L’effetto che ne esce è quello di un corpo in continua evoluzione che sembra percorrere tutte le tappe della scala evolutiva.
Quanto sono diverse la scena italiana e la scena europea contemporanea?
Sono diverse in termini di rete, collettività e contenuti.
In Italia si lavora sempre al buio, non si conosce nulla di ciò che ci circonda e si condivide ancora poco. All’estero si organizzano numerosi incontri che riuniscono coreografi, filosofi, musicologi, artisti, provenienti da tutto il mondo interessati alla ricerca coreografica, perciò i contenuti sono continuamente condivisi, analizzati e “stropicciati” in diversi ambiti artistici.
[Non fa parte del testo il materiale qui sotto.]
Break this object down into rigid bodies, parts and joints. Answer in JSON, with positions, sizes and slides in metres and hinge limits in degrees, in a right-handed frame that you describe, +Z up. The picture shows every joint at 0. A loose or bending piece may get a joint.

Una realtà italiana però a cui sono affezionata è quella di Bassano del Grappa, che in termini di scambio internazionale è molto aperta: il centro ospita coreografi italiani e stranieri e invita i cittadini non solo ad assistere agli spettacoli, ma anche a partecipare alle prove aperte durante le residenze. Gli spettatori diventano così attivi e i loro punti di vista possono costituire una fonte preziosa durante il processo creativo.
Quanto è importante la performance e la danza contemporanea? Credi sia la forma più adatta a interpretare la contemporaneità?
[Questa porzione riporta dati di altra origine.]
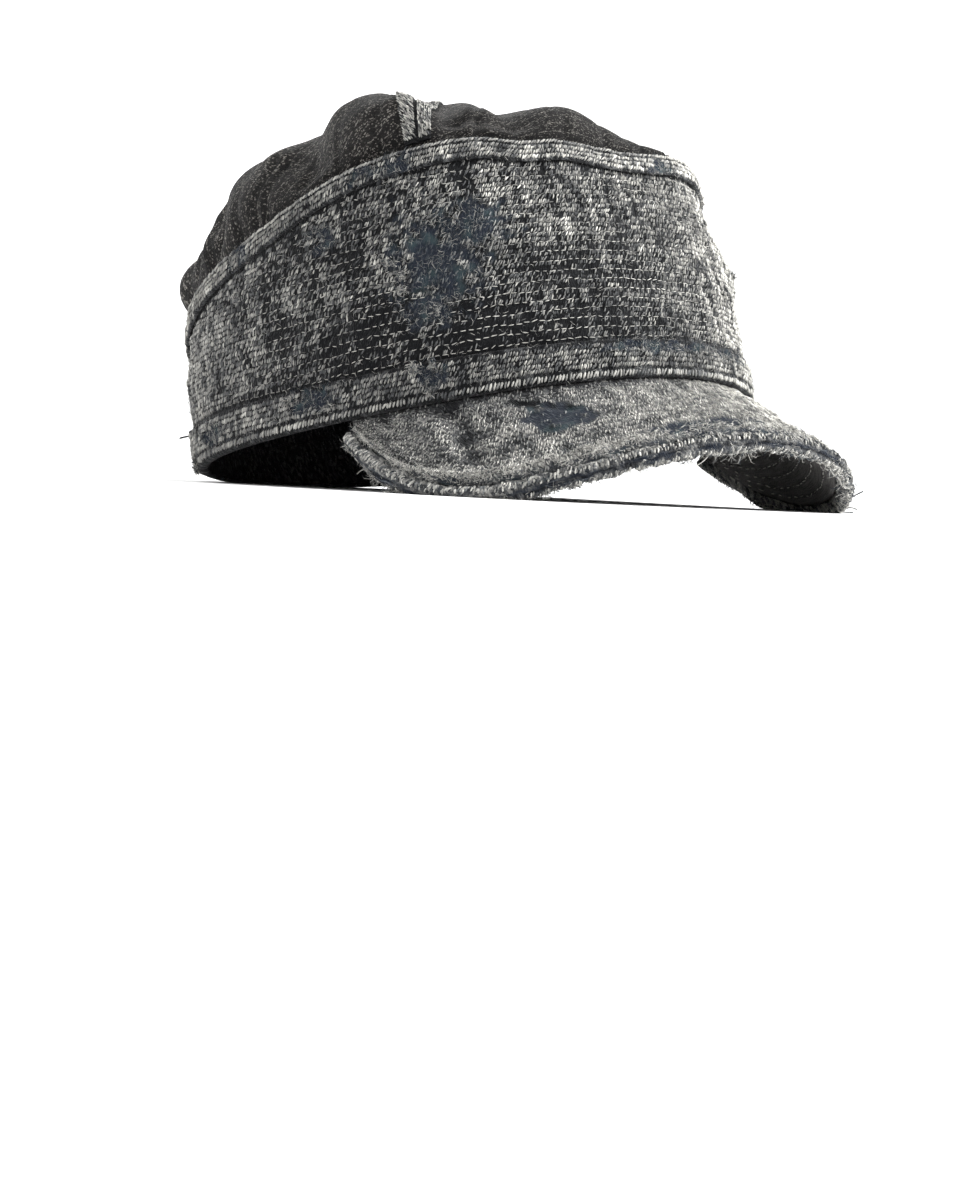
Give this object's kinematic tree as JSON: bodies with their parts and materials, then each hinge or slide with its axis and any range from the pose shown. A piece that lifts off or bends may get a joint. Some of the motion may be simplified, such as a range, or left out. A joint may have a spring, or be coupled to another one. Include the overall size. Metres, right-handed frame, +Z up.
{
  "type": "denim cap",
  "caption": "Soft denim work cap: floppy gathered crown, tall stitched slanting band with worn hems, and a short arched peak with a rolled raw edge.",
  "frame": {"origin": "on the surface that the cap rests on, under the middle of the whole cap's box", "axes": "+Z up, peak towards -Y, +X to the left of the cap as it is worn; the cap leans back a little on the back of its rim and on the two corners of its peak"},
  "size_m": [0.1722, 0.24, 0.1339],
  "materials": {
    "crown_denim": "soft worn charcoal denim with fine pale pinstripes",
    "strip_cloth": "salt-and-pepper twill with a dark seam down its middle",
    "band_cloth": "chunky salt-and-pepper cloth with rows of white running stitches and worn indigo patches",
    "hem_cloth": "folded hem of chunky salt-and-pepper cloth, worn through in places",
    "peak_cloth": "pale grey fine twill with concentric stitching",
    "lining_cloth": "near-black cloth with concentric grey stitching",
    "edge_cloth": "rolled raw binding, frayed into a pale fringe"
  },
  "bodies": {
    "root": {"crown": "crown_denim", "crown_seam_strip": "strip_cloth", "band": "band_cloth", "band_top_hem": "hem_cloth", "band_bottom_hem": "hem_cloth", "peak": "peak_cloth", "peak_lining": "lining_cloth", "peak_rolled_edge": "edge_cloth"}
  },
  "joints": []
}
La danza contemporanea è tanto importante quanto il teatro o altri ambiti artistici e non deve soffrire nessun complesso di inferiorità; anzi, è la forma per me più interessante per trasmettere dei contenuti, perché il più delle volte è ancora un’opera aperta.
Quali sono i tuoi prossimi progetti?
Durante le tre settimane di residenza presso P.A.R.T.S avrò la possibilità di lavorare con Bojana Cvejic e Alain Franco per far evolvere l’ultimo studio che io e Luca abbiamo presentato in occasione del festival Naocrea e le residenze di Bassano del Grappa. Inoltre, Hoquetus verra’ presentato nella sua versione definitiva a Parigi durante l’evento Camping organizzato da Mathilde Le Monnier.